*Task to complete*. Set down the material below in full, matching it exactly.

*Supplied material*.
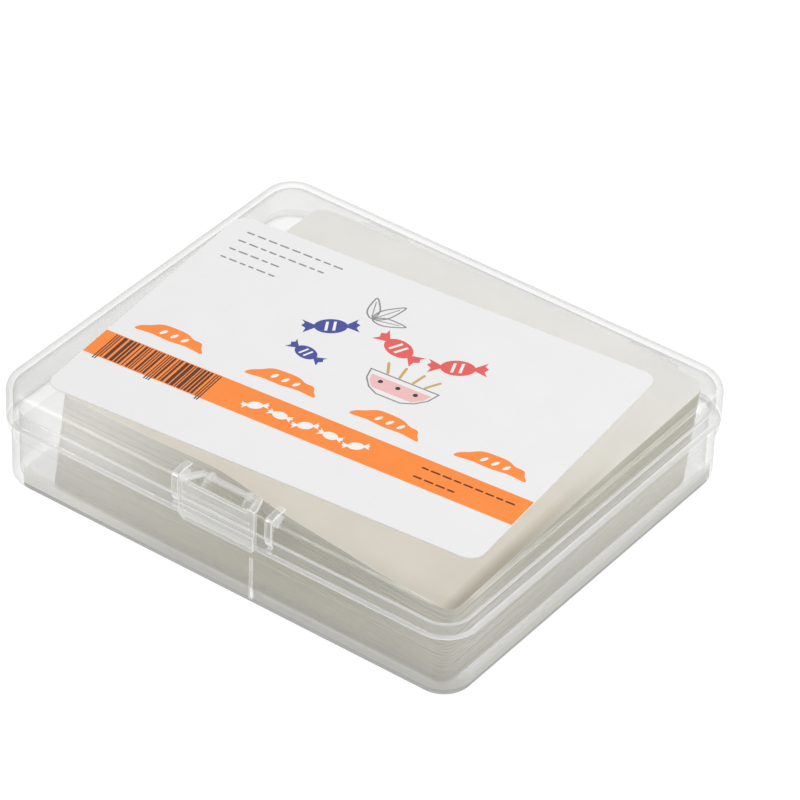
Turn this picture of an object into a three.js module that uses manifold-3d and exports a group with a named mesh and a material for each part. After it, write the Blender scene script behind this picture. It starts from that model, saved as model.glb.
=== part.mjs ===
// A shallow clear plastic box with a hinged lid and a front flap latch, holding a stack of
// wafer paper. Millimetres, +Z up, X along the long side, the latch on the -Y side.
// Origin: centre of the flat foot of the box.
import * as THREE from 'three';
import { mergeVertices } from 'three/addons/utils/BufferGeometryUtils.js';
import Module from 'manifold-3d';

// ---- driving dimensions ------------------------------------------------------------------

const BOX = { long: 90, deep: 75, high: 20, corner: 6 };
const WALL = 1.1;
const PART_LINE = 12;
const LID = { gap: 0.1, fillet: 3 };
const BASE = { inset: 0.76, corner: 5.4, fillet: 2, floor: 1.3, cavityInset: 2, innerFillet: 0.6 };
const FLANGE = { inset: 0.15, under: 9.6, curve: 1.4 };
const RIM = { inset: 1.4, top: 14 };
const FRONT_RIB = { x: 6.1, wide: 0.8, proud: 0.36, low: 0.6, high: 10.3 };

const HINGE = { y: 39.7, z: 12, stationX: 26, pin: 1, bore: 1.1, ring: 2, armEnd: 1.5 };
const KNUCKLE_WIDE = 7;
const ARM = { gap: 0.4, thick: 1.6 };
const CLIP_MOUTH = 1.5;

const EARS = { leftX: -8.3, rightX: 9.7, wide: 1.4, front: -38.1, low: 14.6, top: 20.15 };
const PIVOT = { y: -35.4, z: 20, rod: 0.5, bore: 0.6 };
const LUGS = { leftX: -2.9, rightX: 4.8, wide: 0.8 };
const GROOVE = { leftX: -5.6, rightX: 8, floor: 19.35, back: -34.6 };
const FLAP = { left: -6.4, right: 8.1, inner: -37.75, outer: -38.5, low: 12.6, corner: 1.4 };
const FLAP_TOP = { window: 19.6, arm: 20.45, armUnder: 19.75, armWide: 1, rodEnd: 0.9 };
const FLAP_LIP = { proud: 0.25, high: 15.6 };
const FLAP_RIDGES = { z: [16.8, 18], high: 0.4, proud: 0.15, margin: 0.8 };

const STACK = { left: -36.9, long: 77.6, front: -30.6, deep: 65.2, under: 1.35, corner: 2 };
const STACK_FRONT = { left: 16, crest: 17.4, right: 14.4 };
const STACK_BACK = { left: 16.8, crest: 18.2, right: 17.6 };
const STACK_CREST = 0.44;
const LEAN = { below: 16, right: 0.9, forward: 3.9, turn: -1 };

const LABEL = { long: 78.3, deep: 55.2, thick: 0.2, corner: 2.5, x: -0.7, y: -2.6, turn: 4.9 };

const ARC_STEPS = 10;
const FAR = 200;

// ---- solids ------------------------------------------------------------------------------

const wasm = await Module();
wasm.setup();

/** Turns a closed three.js geometry into a solid that can be joined and cut. */
function toSolid(geometry) {
  const bare = geometry.clone();
  bare.deleteAttribute('normal');
  bare.deleteAttribute('uv');
  const merged = mergeVertices(bare, 1e-5);
  const vertProperties = new Float32Array(merged.attributes.position.array);
  const triVerts = new Uint32Array(merged.index.array);
  return new wasm.Manifold(new wasm.Mesh({ numProp: 3, vertProperties, triVerts }));
}

/** Turns a solid back into a flat-shaded geometry. */
function toGeometry(solid) {
  const { numProp, vertProperties, triVerts } = solid.getMesh();
  const position = new Float32Array(triVerts.length * 3);
  triVerts.forEach((vertex, corner) => {
    for (let axis = 0; axis < 3; axis += 1) {
      position[corner * 3 + axis] = vertProperties[vertex * numProp + axis];
    }
  });
  const geometry = new THREE.BufferGeometry();
  geometry.setAttribute('position', new THREE.BufferAttribute(position, 3));
  geometry.computeVertexNormals();
  return geometry;
}

/** A plain box between two corners. */
function boxSolid(low, high) {
  const size = high.map((value, axis) => value - low[axis]);
  const geometry = new THREE.BoxGeometry(...size);
  geometry.translate(...low.map((value, axis) => value + size[axis] / 2));
  return toSolid(geometry);
}

/** A rectangle with round corners, centred on the origin. */
function roundedRectangle(halfX, halfY, radius) {
  const shape = new THREE.Shape();
  const x = halfX - radius;
  const y = halfY - radius;
  shape.moveTo(x, -halfY);
  shape.absarc(x, -y, radius, -Math.PI / 2, 0);
  shape.absarc(x, y, radius, 0, Math.PI / 2);
  shape.absarc(-x, y, radius, Math.PI / 2, Math.PI);
  shape.absarc(-x, -y, radius, Math.PI, Math.PI * 1.5);
  return shape;
}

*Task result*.
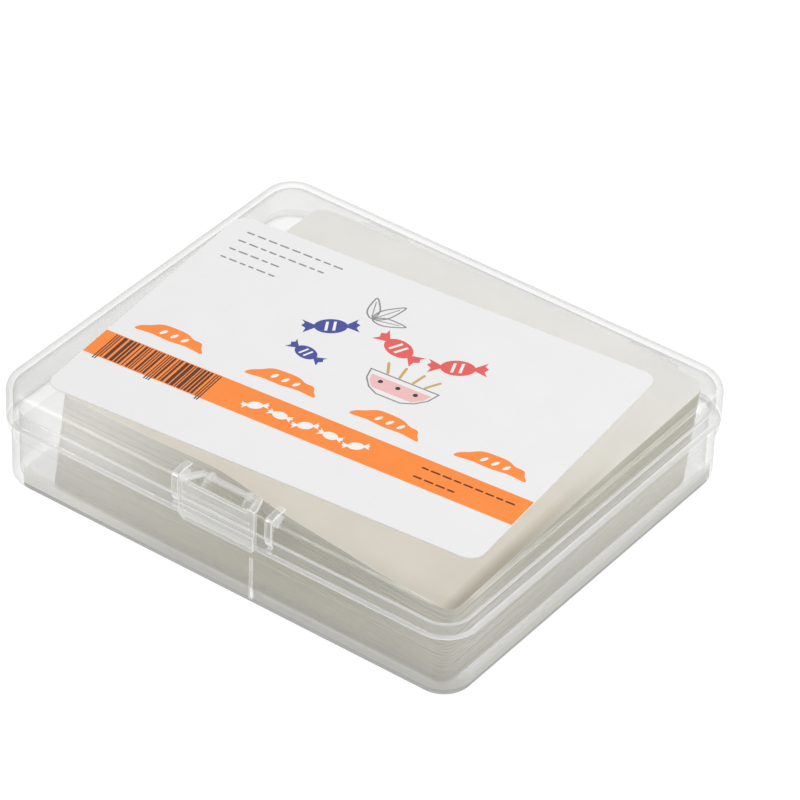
Turn this picture of an object into a three.js module that uses manifold-3d and exports a group with a named mesh and a material for each part. After it, write the Blender scene script behind this picture. It starts from that model, saved as model.glb.
=== part.mjs ===
// A shallow clear plastic box with a hinged lid and a front flap latch, holding a stack of
// wafer paper. Millimetres, +Z up, X along the long side, the latch on the -Y side.
// Origin: centre of the flat foot of the box.
import * as THREE from 'three';
import { mergeVertices } from 'three/addons/utils/BufferGeometryUtils.js';
import Module from 'manifold-3d';

// ---- driving dimensions ------------------------------------------------------------------

const BOX = { long: 90, deep: 75, high: 20, corner: 6 };
const WALL = 1.1;
const PART_LINE = 12;
const LID = { gap: 0.1, fillet: 3 };
const BASE = { inset: 0.76, corner: 5.4, fillet: 2, floor: 1.3, cavityInset: 2, innerFillet: 0.6 };
const FLANGE = { inset: 0.15, under: 9.6, curve: 1.4 };
const RIM = { inset: 1.4, top: 14 };
const FRONT_RIB = { x: 6.1, wide: 0.8, proud: 0.36, low: 0.6, high: 10.3 };

const HINGE = { y: 39.7, z: 12, stationX: 26, pin: 1, bore: 1.1, ring: 2, armEnd: 1.5 };
const KNUCKLE_WIDE = 7;
const ARM = { gap: 0.4, thick: 1.6 };
const CLIP_MOUTH = 1.5;

const EARS = { leftX: -8.3, rightX: 9.7, wide: 1.4, front: -38.1, low: 14.6, top: 20.15 };
const PIVOT = { y: -35.4, z: 20, rod: 0.5, bore: 0.6 };
const LUGS = { leftX: -2.9, rightX: 4.8, wide: 0.8 };
const GROOVE = { leftX: -5.6, rightX: 8, floor: 19.35, back: -34.6 };
const FLAP = { left: -6.4, right: 8.1, inner: -37.75, outer: -38.5, low: 12.6, corner: 1.4 };
const FLAP_TOP = { window: 19.6, arm: 20.45, armUnder: 19.75, armWide: 1, rodEnd: 0.9 };
const FLAP_LIP = { proud: 0.25, high: 15.6 };
const FLAP_RIDGES = { z: [16.8, 18], high: 0.4, proud: 0.15, margin: 0.8 };

const STACK = { left: -36.9, long: 77.6, front: -30.6, deep: 65.2, under: 1.35, corner: 2 };
const STACK_FRONT = { left: 16, crest: 17.4, right: 14.4 };
const STACK_BACK = { left: 16.8, crest: 18.2, right: 17.6 };
const STACK_CREST = 0.44;
const LEAN = { below: 16, right: 0.9, forward: 3.9, turn: -1 };

const LABEL = { long: 78.3, deep: 55.2, thick: 0.2, corner: 2.5, x: -0.7, y: -2.6, turn: 4.9 };

const ARC_STEPS = 10;
const FAR = 200;

// ---- solids ------------------------------------------------------------------------------

const wasm = await Module();
wasm.setup();

/** Turns a closed three.js geometry into a solid that can be joined and cut. */
function toSolid(geometry) {
  const bare = geometry.clone();
  bare.deleteAttribute('normal');
  bare.deleteAttribute('uv');
  const merged = mergeVertices(bare, 1e-5);
  const vertProperties = new Float32Array(merged.attributes.position.array);
  const triVerts = new Uint32Array(merged.index.array);
  return new wasm.Manifold(new wasm.Mesh({ numProp: 3, vertProperties, triVerts }));
}

/** Turns a solid back into a flat-shaded geometry. */
function toGeometry(solid) {
  const { numProp, vertProperties, triVerts } = solid.getMesh();
  const position = new Float32Array(triVerts.length * 3);
  triVerts.forEach((vertex, corner) => {
    for (let axis = 0; axis < 3; axis += 1) {
      position[corner * 3 + axis] = vertProperties[vertex * numProp + axis];
    }
  });
  const geometry = new THREE.BufferGeometry();
  geometry.setAttribute('position', new THREE.BufferAttribute(position, 3));
  geometry.computeVertexNormals();
  return geometry;
}

/** A plain box between two corners. */
function boxSolid(low, high) {
  const size = high.map((value, axis) => value - low[axis]);
  const geometry = new THREE.BoxGeometry(...size);
  geometry.translate(...low.map((value, axis) => value + size[axis] / 2));
  return toSolid(geometry);
}

/** A rectangle with round corners, centred on the origin. */
function roundedRectangle(halfX, halfY, radius) {
  const shape = new THREE.Shape();
  const x = halfX - radius;
  const y = halfY - radius;
  shape.moveTo(x, -halfY);
  shape.absarc(x, -y, radius, -Math.PI / 2, 0);
  shape.absarc(x, y, radius, 0, Math.PI / 2);
  shape.absarc(-x, y, radius, Math.PI / 2, Math.PI);
  shape.absarc(-x, -y, radius, Math.PI, Math.PI * 1.5);
  return shape;
}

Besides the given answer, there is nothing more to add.